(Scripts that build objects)
## Begin

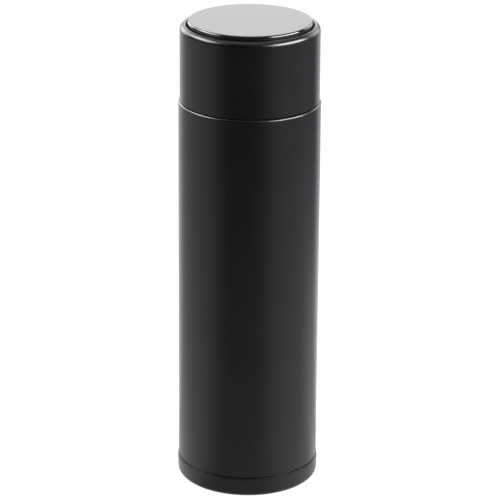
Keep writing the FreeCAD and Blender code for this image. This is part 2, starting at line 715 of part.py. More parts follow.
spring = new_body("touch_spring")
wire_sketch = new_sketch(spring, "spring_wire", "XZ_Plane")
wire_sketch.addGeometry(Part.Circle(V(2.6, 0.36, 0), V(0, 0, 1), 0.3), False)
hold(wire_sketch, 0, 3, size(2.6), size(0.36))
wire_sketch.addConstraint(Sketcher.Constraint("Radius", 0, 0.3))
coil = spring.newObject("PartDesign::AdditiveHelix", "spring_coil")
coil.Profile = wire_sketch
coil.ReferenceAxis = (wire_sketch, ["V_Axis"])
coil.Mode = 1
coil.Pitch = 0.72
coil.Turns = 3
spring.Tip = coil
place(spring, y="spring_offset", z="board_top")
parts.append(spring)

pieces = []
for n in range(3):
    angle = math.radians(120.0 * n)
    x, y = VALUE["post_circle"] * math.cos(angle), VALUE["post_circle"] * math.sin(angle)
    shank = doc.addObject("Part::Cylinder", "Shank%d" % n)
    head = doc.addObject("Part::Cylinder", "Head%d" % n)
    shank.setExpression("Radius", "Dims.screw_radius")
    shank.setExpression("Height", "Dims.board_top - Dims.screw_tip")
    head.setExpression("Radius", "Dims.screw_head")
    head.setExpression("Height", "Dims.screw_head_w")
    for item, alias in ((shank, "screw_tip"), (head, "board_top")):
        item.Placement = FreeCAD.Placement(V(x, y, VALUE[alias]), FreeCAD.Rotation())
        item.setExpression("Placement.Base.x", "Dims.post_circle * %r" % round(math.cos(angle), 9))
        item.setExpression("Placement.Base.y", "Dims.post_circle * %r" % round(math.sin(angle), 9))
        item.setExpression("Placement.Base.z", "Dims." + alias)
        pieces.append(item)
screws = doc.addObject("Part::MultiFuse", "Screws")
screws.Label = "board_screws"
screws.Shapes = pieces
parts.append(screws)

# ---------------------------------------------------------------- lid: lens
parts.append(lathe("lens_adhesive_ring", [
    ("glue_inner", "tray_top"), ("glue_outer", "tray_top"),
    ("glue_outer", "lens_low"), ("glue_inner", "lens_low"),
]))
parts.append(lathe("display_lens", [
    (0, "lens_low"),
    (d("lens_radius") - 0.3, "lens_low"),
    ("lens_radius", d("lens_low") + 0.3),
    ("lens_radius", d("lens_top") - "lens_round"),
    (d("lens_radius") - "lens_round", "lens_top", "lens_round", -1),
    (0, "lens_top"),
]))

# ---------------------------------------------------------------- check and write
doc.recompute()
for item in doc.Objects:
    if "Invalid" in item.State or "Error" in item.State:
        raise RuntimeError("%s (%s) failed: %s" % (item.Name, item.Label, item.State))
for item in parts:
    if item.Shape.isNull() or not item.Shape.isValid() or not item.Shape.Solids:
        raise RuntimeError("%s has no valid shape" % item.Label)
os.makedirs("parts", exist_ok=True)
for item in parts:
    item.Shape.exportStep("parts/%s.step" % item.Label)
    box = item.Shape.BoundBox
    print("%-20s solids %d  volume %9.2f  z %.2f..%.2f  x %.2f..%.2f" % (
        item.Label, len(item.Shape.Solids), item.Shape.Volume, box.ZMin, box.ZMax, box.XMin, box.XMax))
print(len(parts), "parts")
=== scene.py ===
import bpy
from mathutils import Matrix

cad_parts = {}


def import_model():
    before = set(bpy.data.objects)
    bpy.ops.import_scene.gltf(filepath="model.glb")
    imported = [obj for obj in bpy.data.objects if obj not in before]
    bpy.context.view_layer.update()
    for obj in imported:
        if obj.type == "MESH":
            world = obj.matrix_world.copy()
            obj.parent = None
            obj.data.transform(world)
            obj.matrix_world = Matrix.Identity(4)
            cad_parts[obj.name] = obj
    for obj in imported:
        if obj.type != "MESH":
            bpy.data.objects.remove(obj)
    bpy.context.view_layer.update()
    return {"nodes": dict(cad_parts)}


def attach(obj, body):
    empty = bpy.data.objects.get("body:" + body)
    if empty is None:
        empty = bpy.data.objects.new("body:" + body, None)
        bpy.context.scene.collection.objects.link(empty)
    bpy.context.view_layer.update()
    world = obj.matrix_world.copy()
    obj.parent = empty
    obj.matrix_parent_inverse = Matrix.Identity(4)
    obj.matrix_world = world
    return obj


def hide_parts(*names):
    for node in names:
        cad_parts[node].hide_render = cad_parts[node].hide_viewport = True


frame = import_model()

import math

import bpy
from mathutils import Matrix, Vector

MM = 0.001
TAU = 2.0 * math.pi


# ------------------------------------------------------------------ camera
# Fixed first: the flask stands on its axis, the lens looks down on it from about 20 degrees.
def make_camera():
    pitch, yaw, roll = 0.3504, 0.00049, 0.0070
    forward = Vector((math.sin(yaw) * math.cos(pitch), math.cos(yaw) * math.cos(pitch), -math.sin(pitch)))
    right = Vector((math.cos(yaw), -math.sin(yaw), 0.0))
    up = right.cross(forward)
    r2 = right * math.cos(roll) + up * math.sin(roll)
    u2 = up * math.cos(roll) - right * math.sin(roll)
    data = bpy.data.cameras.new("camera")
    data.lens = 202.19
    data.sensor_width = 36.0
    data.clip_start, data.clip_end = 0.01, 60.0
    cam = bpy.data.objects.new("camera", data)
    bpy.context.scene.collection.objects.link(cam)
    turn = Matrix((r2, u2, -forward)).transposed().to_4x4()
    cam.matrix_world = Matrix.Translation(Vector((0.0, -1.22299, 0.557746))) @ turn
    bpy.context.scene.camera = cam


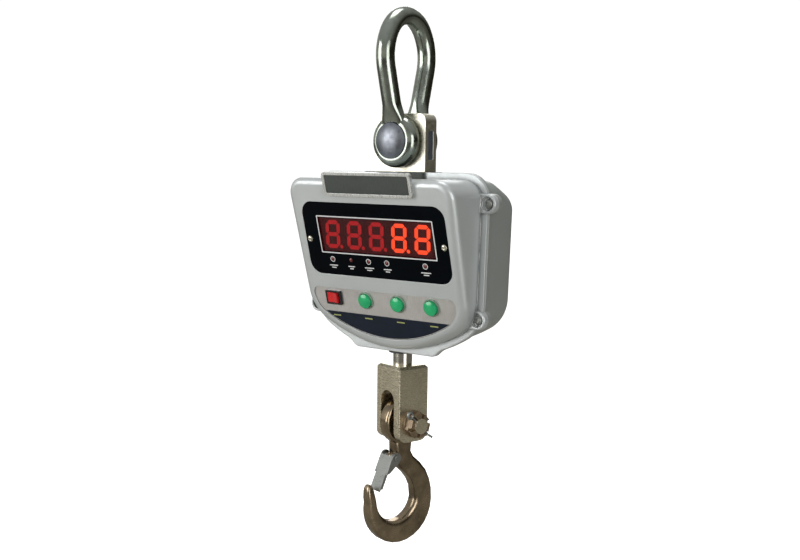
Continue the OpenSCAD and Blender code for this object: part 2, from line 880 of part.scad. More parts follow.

## End

Write out each line of the data above again, exactly as given.

**Result of this task**
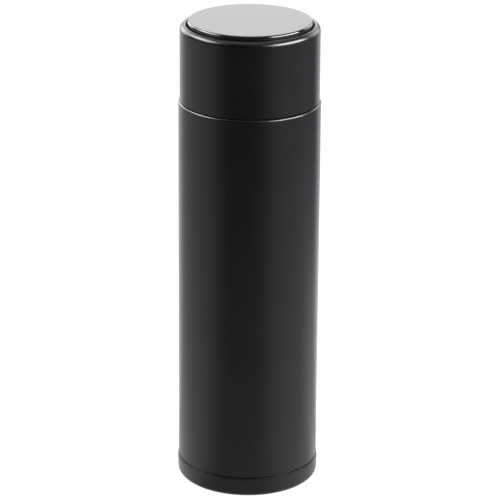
Keep writing the FreeCAD and Blender code for this image. This is part 2, starting at line 715 of part.py. More parts follow.
spring = new_body("touch_spring")
wire_sketch = new_sketch(spring, "spring_wire", "XZ_Plane")
wire_sketch.addGeometry(Part.Circle(V(2.6, 0.36, 0), V(0, 0, 1), 0.3), False)
hold(wire_sketch, 0, 3, size(2.6), size(0.36))
wire_sketch.addConstraint(Sketcher.Constraint("Radius", 0, 0.3))
coil = spring.newObject("PartDesign::AdditiveHelix", "spring_coil")
coil.Profile = wire_sketch
coil.ReferenceAxis = (wire_sketch, ["V_Axis"])
coil.Mode = 1
coil.Pitch = 0.72
coil.Turns = 3
spring.Tip = coil
place(spring, y="spring_offset", z="board_top")
parts.append(spring)

pieces = []
for n in range(3):
    angle = math.radians(120.0 * n)
    x, y = VALUE["post_circle"] * math.cos(angle), VALUE["post_circle"] * math.sin(angle)
    shank = doc.addObject("Part::Cylinder", "Shank%d" % n)
    head = doc.addObject("Part::Cylinder", "Head%d" % n)
    shank.setExpression("Radius", "Dims.screw_radius")
    shank.setExpression("Height", "Dims.board_top - Dims.screw_tip")
    head.setExpression("Radius", "Dims.screw_head")
    head.setExpression("Height", "Dims.screw_head_w")
    for item, alias in ((shank, "screw_tip"), (head, "board_top")):
        item.Placement = FreeCAD.Placement(V(x, y, VALUE[alias]), FreeCAD.Rotation())
        item.setExpression("Placement.Base.x", "Dims.post_circle * %r" % round(math.cos(angle), 9))
        item.setExpression("Placement.Base.y", "Dims.post_circle * %r" % round(math.sin(angle), 9))
        item.setExpression("Placement.Base.z", "Dims." + alias)
        pieces.append(item)
screws = doc.addObject("Part::MultiFuse", "Screws")
screws.Label = "board_screws"
screws.Shapes = pieces
parts.append(screws)

# ---------------------------------------------------------------- lid: lens
parts.append(lathe("lens_adhesive_ring", [
    ("glue_inner", "tray_top"), ("glue_outer", "tray_top"),
    ("glue_outer", "lens_low"), ("glue_inner", "lens_low"),
]))
parts.append(lathe("display_lens", [
    (0, "lens_low"),
    (d("lens_radius") - 0.3, "lens_low"),
    ("lens_radius", d("lens_low") + 0.3),
    ("lens_radius", d("lens_top") - "lens_round"),
    (d("lens_radius") - "lens_round", "lens_top", "lens_round", -1),
    (0, "lens_top"),
]))

# ---------------------------------------------------------------- check and write
doc.recompute()
for item in doc.Objects:
    if "Invalid" in item.State or "Error" in item.State:
        raise RuntimeError("%s (%s) failed: %s" % (item.Name, item.Label, item.State))
for item in parts:
    if item.Shape.isNull() or not item.Shape.isValid() or not item.Shape.Solids:
        raise RuntimeError("%s has no valid shape" % item.Label)
os.makedirs("parts", exist_ok=True)
for item in parts:
    item.Shape.exportStep("parts/%s.step" % item.Label)
    box = item.Shape.BoundBox
    print("%-20s solids %d  volume %9.2f  z %.2f..%.2f  x %.2f..%.2f" % (
        item.Label, len(item.Shape.Solids), item.Shape.Volume, box.ZMin, box.ZMax, box.XMin, box.XMax))
print(len(parts), "parts")
=== scene.py ===
import bpy
from mathutils import Matrix

cad_parts = {}


def import_model():
    before = set(bpy.data.objects)
    bpy.ops.import_scene.gltf(filepath="model.glb")
    imported = [obj for obj in bpy.data.objects if obj not in before]
    bpy.context.view_layer.update()
    for obj in imported:
        if obj.type == "MESH":
            world = obj.matrix_world.copy()
            obj.parent = None
            obj.data.transform(world)
            obj.matrix_world = Matrix.Identity(4)
            cad_parts[obj.name] = obj
    for obj in imported:
        if obj.type != "MESH":
            bpy.data.objects.remove(obj)
    bpy.context.view_layer.update()
    return {"nodes": dict(cad_parts)}


def attach(obj, body):
    empty = bpy.data.objects.get("body:" + body)
    if empty is None:
        empty = bpy.data.objects.new("body:" + body, None)
        bpy.context.scene.collection.objects.link(empty)
    bpy.context.view_layer.update()
    world = obj.matrix_world.copy()
    obj.parent = empty
    obj.matrix_parent_inverse = Matrix.Identity(4)
    obj.matrix_world = world
    return obj


def hide_parts(*names):
    for node in names:
        cad_parts[node].hide_render = cad_parts[node].hide_viewport = True


frame = import_model()

import math

import bpy
from mathutils import Matrix, Vector

MM = 0.001
TAU = 2.0 * math.pi


# ------------------------------------------------------------------ camera
# Fixed first: the flask stands on its axis, the lens looks down on it from about 20 degrees.
def make_camera():
    pitch, yaw, roll = 0.3504, 0.00049, 0.0070
    forward = Vector((math.sin(yaw) * math.cos(pitch), math.cos(yaw) * math.cos(pitch), -math.sin(pitch)))
    right = Vector((math.cos(yaw), -math.sin(yaw), 0.0))
    up = right.cross(forward)
    r2 = right * math.cos(roll) + up * math.sin(roll)
    u2 = up * math.cos(roll) - right * math.sin(roll)
    data = bpy.data.cameras.new("camera")
    data.lens = 202.19
    data.sensor_width = 36.0
    data.clip_start, data.clip_end = 0.01, 60.0
    cam = bpy.data.objects.new("camera", data)
    bpy.context.scene.collection.objects.link(cam)
    turn = Matrix((r2, u2, -forward)).transposed().to_4x4()
    cam.matrix_world = Matrix.Translation(Vector((0.0, -1.22299, 0.557746))) @ turn
    bpy.context.scene.camera = cam


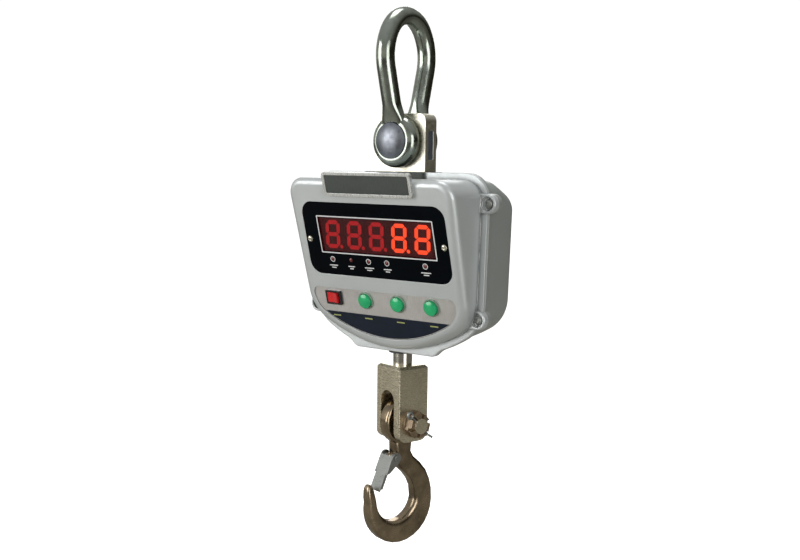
Continue the OpenSCAD and Blender code for this object: part 2, from line 880 of part.scad. More parts follow.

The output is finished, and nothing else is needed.